State to pay city more

Increase to cover larger share of state's police, fire service

`A good host partner'

Officials sought greater compensation for many years

November 05, 1999|By Cheryl Lu-Lien Tan | Cheryl Lu-Lien Tan,SUN STAFF

Gov. Parris N. Glendening announced yesterday the state's approval of an increase of $50,000 for each of the next three years in its annual payment to Annapolis for police and fire services -- a boost that city officials have lobbied for since the late 1980s.

The state's compensation -- now called a "Capital City Grant" instead of payment in lieu of taxes -- will rise to $317,000 next year, $367,000 the year after, and $417,000 in 2002.

Annapolis officials and state delegates who represent the city have long pressed for full compensation for services provided to state agencies, whose land in the city is tax-exempt. For each of the past eight years, the state has given the city $267,000 annually, even though the Annapolis services have cost much more -- $647,000 last year and $599,000 in 1997.

"We have been working on this issue for a while," Glendening said. "I appreciate the fact that Annapolis has been a good host city, a good partner. Here's an opportunity to make some increases. We do this to help."

Since 1942, the state has given Annapolis a payment in lieu of taxes to cover fire, police and other services the city provides. The amount given to the city is not fixed or formalized.
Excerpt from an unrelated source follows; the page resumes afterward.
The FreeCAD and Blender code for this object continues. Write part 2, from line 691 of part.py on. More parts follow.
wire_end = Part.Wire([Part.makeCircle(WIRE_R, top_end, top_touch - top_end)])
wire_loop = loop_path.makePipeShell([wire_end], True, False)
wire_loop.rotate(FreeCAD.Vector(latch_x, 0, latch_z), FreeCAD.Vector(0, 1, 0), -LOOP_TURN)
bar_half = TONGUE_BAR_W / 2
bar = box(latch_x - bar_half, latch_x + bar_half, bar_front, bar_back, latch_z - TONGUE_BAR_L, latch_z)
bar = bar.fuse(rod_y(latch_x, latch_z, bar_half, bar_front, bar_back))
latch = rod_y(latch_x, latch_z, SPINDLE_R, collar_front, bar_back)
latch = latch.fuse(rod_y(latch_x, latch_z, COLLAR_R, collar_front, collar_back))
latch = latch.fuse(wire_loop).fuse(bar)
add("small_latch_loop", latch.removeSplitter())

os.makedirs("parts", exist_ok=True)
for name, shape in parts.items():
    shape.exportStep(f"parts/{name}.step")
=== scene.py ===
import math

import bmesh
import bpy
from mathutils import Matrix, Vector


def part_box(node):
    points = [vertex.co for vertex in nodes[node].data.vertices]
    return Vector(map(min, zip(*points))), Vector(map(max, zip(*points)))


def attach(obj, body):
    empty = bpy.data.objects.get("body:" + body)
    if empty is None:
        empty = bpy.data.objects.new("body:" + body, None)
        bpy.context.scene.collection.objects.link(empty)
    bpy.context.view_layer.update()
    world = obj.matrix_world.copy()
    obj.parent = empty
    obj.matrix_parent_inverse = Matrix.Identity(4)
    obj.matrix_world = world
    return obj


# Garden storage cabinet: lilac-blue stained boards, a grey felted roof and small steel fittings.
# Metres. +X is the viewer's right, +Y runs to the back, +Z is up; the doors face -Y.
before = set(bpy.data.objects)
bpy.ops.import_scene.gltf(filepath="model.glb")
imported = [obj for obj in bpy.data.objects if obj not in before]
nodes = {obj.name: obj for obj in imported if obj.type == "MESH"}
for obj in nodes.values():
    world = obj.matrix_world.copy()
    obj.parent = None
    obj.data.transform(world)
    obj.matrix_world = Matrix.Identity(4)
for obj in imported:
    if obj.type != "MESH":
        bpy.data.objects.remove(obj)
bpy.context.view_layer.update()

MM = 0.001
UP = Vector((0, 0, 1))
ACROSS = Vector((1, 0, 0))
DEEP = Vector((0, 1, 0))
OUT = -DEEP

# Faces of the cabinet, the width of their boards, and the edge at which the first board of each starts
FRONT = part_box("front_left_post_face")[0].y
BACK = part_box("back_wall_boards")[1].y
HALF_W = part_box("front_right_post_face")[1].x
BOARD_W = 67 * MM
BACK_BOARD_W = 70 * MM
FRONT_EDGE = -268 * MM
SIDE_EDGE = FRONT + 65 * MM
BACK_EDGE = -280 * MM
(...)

Annapolis Mayor Dean L. Johnson noted yesterday that the last change in payment was a $73,000 decrease made about eight years ago when the city stopped providing trash removal to state agencies. If the state paid property taxes on the land it occupies, Johnson has said, Annapolis would receive $1.1 million annually.

"The state's grant is going to end up being a 56 percent increase," said Johnson. "Every year, this has been discussed. Finally, it's happening."

The issue of seeking full compensation resurfaced in January, when state legislators who represent Annapolis became concerned at the more than $350,000 shortfall the city suffered last year providing services to the state.

"We've tried in the past to put bills in to formalize it, and they never went anywhere," said Sen. John C. Astle, a Democrat who represents Annapolis. "Other Maryland municipalities would jump on us and say, `Hey, how about us? We also host some state buildings.' "

Astle said the delegates also talked to previous governors, but the governors didn't want to be locked into any sum. Glendening "is the first one that's been sensitive to our needs."

While state legislators began quietly lobbying Glendening to increase payments, Annapolis Alderman Herbert H. McMillan tried another route and introduced a resolution in March to call on the General Assembly to compensate the city fully for "costs solely attributable to the state government's presence in Annapolis." The city council eventually voted down the resolution.

McMillan said he was pleased with Glendening's promised increase.

"I'm encouraged because it's a step in the right direction," said McMillan, a Republican who represents Ward 5. "But I will not be fully satisfied until the state recognizes its obligation to Annapolis. I don't think it's appropriate to require residents to fund the state's police and fire services when they already pay state taxes. It's an inequitable mandate."

Mike Morrill, Glendening's spokesman, pointed out that Annapolis' status as state capital draws tourism -- and spending money -- to the city.

"Many cities would pay the state to bring this amount of tourists to their area," Morrill said.

He added that Annapolis delegates have worked hard to increase the city's payment while avoiding the dispute over how much the services cost. "Every time that approach has been tried, it has actually caused damage to chances of getting funding," he said.

Johnson and Astle pointed out that they are brokering deals for the state to fund projects, including renovations to West Street and Rowe Boulevard.

As for increases in the Capital City Grant beyond the three years mentioned, Glendening said that would be up to the next governor.

Then he paused and added with a smile, "Whatever she decides at that time to be appropriate."